Some prolific shareholders file the identical proposal with scores of companies in a given year, without any regard for whether or not the proposal is appropriate or tailored to a given company. For instance, California Public Employees Retirement System (CalPERS), Federated Hermes, and Caisse de dépôt et placement du Québec (CDPQ) this year filed the same climate change reporting proposal at 37 different companies.

Nearly half the annual proposals are made by parochial funds such as religious orders, public advocacy groups, and social investing funds. While their causes may be righteous, the agendas of such organizations are unlikely to align with that of shareholders advocating what is best for the corporation.

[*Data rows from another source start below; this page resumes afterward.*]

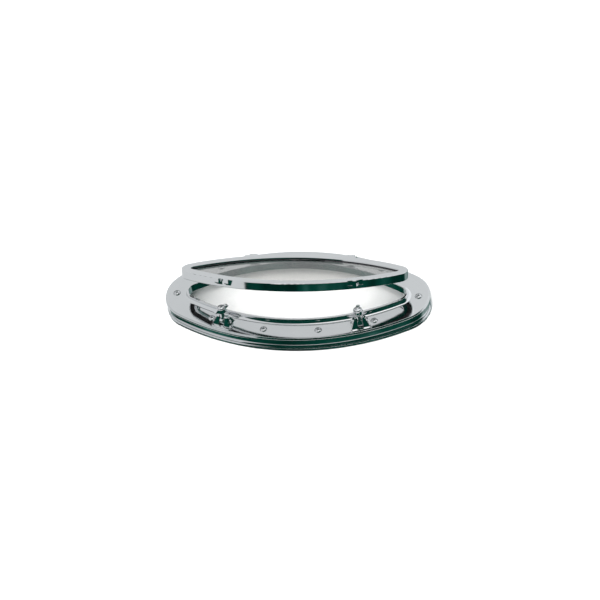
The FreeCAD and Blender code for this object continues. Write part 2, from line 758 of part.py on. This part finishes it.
def make_leaf_screws(side):
    found = []
    for offset in (-LEAF_SCREW_OFFSET, LEAF_SCREW_OFFSET):
        x = side * HINGE_X + offset
        head_y = leaf_back_y(side * HINGE_X) - LEAF_SCREW_SINK
        length = head_y - lid_back_y(x) + 5.0
        one = screw(LEAF_SCREW_HEAD, LEAF_SCREW_SHANK, length, 0.7, 0.6)
        one.rotate(ORIGIN, X_AXIS, -90)
        found.append(moved(one, x, head_y, LEAF_SCREW_Z))
    return found


def make_hinge_base(side):
    """Clevis on the back of the flange, its ears either side of the leaf's eye."""
    body = clevis(
        pivot=Vector(HINGE_Y, 0, HINGE_Z),
        eye_radius=HINGE_EYE_RADIUS,
        half_gap=HINGE_HALF_GAP,
        crown=(0, HINGE_EYE_RADIUS),
        plate_x=(HINGE_Y - HINGE_PLATE_HALF, HINGE_Y + HINGE_PLATE_HALF),
        plate_half_width=HINGE_PLATE_HALF,
        ears_at=HINGE_EARS_THICKNESS,
        half_base=HINGE_EARS_HALF_BASE,
        bore=HINGE_PIN_RADIUS + PIN_FIT,
    )
    body.rotate(ORIGIN, Z_AXIS, 90)
    body.translate(Vector(side * HINGE_X, 0, 0))
    return body


def make_hinge_pin(side):
    body = pin(HINGE_PIN_RADIUS, HINGE_PIN_HALF_LENGTH, Vector(HINGE_Y, 0, HINGE_Z))
    body.rotate(ORIGIN, Z_AXIS, 90)
    body.translate(Vector(side * HINGE_X, 0, 0))
    return body


def main():
    os.makedirs("parts", exist_ok=True)
    save("deck_gasket", make_deck_gasket())
    save("base_ring", make_base_ring())
    save("frame_gasket", make_frame_gasket())
    save("main_frame", make_main_frame())
    save("flange_screws", make_flange_screws())
    save("lid_frame", place_lid(make_lid_frame()))
    save("lid_seal", place_lid(make_lid_seal()))
    save("glass_pane", place_lid(make_glass_pane()))
    save("glass_sealant", place_lid(make_glass_sealant()))
    save("glazing_bead", place_lid(make_glazing_bead()))
    leaf_screws = []
    for name, side in SIDES.items():
        save("hinge_base_" + name, make_hinge_base(side))
        save("hinge_pin_" + name, make_hinge_pin(side))
        save("hinge_leaf_" + name, place_lid(make_hinge_leaf(side)))
        leaf_screws += [place_lid(one) for one in make_leaf_screws(side)]
        save("dog_bracket_" + name, place_dog(make_dog_bracket(), side))
        dog_pin = pin(DOG_PIN_RADIUS, DOG_PIN_HALF_LENGTH, DOG_PIVOT)
        save("dog_pin_" + name, place_dog(dog_pin, side))
        save("dog_bolt_" + name, place_dog(make_dog_bolt(), side))
        save("dog_washer_" + name, place_dog(make_dog_washer(), side))
        save("dog_nut_" + name, place_dog(make_dog_nut(NUT_TURN[name]), side))
        save("dog_cap_" + name, place_dog(make_dog_cap(), side))
    save("hinge_leaf_screws", Part.makeCompound(leaf_screws))


main()
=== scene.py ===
"""Looks of the oval deck hatch: mirror-polished steel, clear glass and black rubber.

Metres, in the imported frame: +X along the oval, -Y the front with the dogs, +Z up.
"""

import bmesh
import bpy
import json
import math

from mathutils import Matrix, Vector


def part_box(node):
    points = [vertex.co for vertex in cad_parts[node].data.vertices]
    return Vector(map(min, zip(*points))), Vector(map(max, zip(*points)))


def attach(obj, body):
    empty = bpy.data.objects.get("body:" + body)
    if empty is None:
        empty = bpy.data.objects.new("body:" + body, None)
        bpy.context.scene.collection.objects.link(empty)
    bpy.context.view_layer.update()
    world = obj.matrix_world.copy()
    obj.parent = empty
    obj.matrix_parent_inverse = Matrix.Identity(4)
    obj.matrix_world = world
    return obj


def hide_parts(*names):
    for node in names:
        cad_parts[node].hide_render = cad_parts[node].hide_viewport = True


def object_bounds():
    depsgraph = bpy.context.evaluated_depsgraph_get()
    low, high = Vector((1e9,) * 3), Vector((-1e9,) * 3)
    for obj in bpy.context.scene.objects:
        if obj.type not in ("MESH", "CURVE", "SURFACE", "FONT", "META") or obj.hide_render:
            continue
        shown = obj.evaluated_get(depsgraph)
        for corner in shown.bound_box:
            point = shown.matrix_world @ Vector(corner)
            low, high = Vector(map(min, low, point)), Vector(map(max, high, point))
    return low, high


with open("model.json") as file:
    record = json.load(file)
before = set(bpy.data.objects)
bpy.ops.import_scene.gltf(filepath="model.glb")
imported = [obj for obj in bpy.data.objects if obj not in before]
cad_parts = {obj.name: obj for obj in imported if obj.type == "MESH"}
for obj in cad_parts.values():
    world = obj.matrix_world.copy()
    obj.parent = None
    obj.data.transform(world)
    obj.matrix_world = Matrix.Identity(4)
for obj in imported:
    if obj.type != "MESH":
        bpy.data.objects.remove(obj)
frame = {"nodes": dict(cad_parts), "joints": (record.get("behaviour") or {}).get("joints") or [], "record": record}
CAD_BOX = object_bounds()

MM = 0.001

# Camera: a long lens, from the front, a little to the right and rolled; the frame and the
# aim from the flange's middle are in picture elements
CAMERA_AZIMUTH = 15.1
CAMERA_ELEVATION = 46.7
CAMERA_ROLL = 10.3
CAMERA_LENS = 200.0
CAMERA_SENSOR = 36.0
PIXELS_PER_METRE = 671.4
FRAME_WIDTH = 600.0
AIM_RIGHT = 2.5
AIM_DOWN = 2.7

# Floor: a wide sheet of paper just under the hatch
FLOOR_SIZE = 30.0
FLOOR_GAP = 0.2 * MM

# Lamps: name, place, size, power
LAMPS = [
    ("overhead", (0.0, 0.2, 2.6), 2.4, 36.0),
    ("front", (0.0, -1.1, 2.3), 1.2, 30.0),
    ("low_front", (0.2, -2.4, 1.8), 1.6, 60.0),
]

# Steel: how much of its gloss follows the wide clouds, and its tone where they are dark
CLOUD_SHARE = 0.4
STEEL_SHADE = 0.93
SCRATCH_DEPTH = 0.02 * MM

# Rubber: its moulded grain, and how much lighter its bloom is
GRAIN_STRENGTH = 0.35
GRAIN_DEPTH = 0.1 * MM
BLOOM_LIGHT = 1.9

GLASS_IOR = 1.45

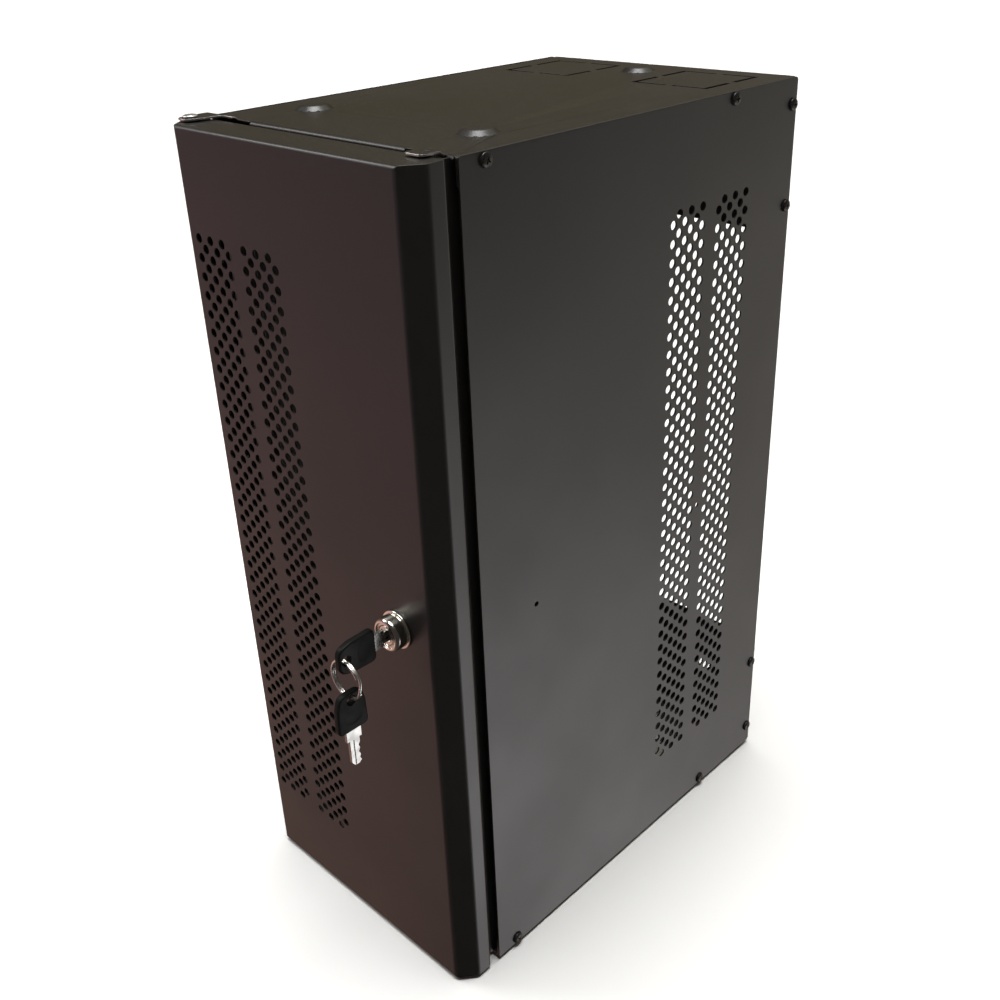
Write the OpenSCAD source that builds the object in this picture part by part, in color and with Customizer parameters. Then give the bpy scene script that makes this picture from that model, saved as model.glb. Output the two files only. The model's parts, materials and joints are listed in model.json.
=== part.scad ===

Among individual shareholders making proposals, from 2003 to 2014, a total of five people were responsible for filing the vast majority. During 2019, nearly 40% of all individual shareholder proposals were filed by just three people and their families. In the current season, one of these has filed 90.  While well-intentioned and believed to be worthy of the attention of fellow shareholders and companies, does it seem likely that such individuals knew enough about the particular companies to compel other shareholders to bear the cost in time and attention of assessing their ideas?

The Shareholder Soapbox Is A Cheap Megaphone

The proponents’ promiscuity and persistence may be a factor in their fellow shareholders’ routine rejections. Yet defeat does not deter because the shareholder soapbox is a cheap megaphone. The formal process, with inclusion on the official company proxy statement, automatically lends the proposals legitimacy. Proponents become agenda-setters even if fellow shareholders do not endorse their ideas.

A simple reform would preserve the idea of genuine shareholder voice while minimizing gratuitous costs on others: cap the annual number of proposals any given shareholder can make across all SEC-registered companies. Such data are easy to aggregate and the rules could permit any company receiving proposals from over-the-limit shareholders to exclude their proposal. The limit should be set only after public comment, but to be suggestive, consider a cap of 10 for individuals and 25 for institutions.

If only a handful of gadflies continue to file most proposals, you can be sure they will continue as cookie-cutter content that garner little shareholder support while offering an amplified voice.  But if shareholders were limited to submitting 10 to 25 or so proposals across all companies annually, you can expect to see higher quality proposals tailored to particular companies and deeper levels of shareholder support.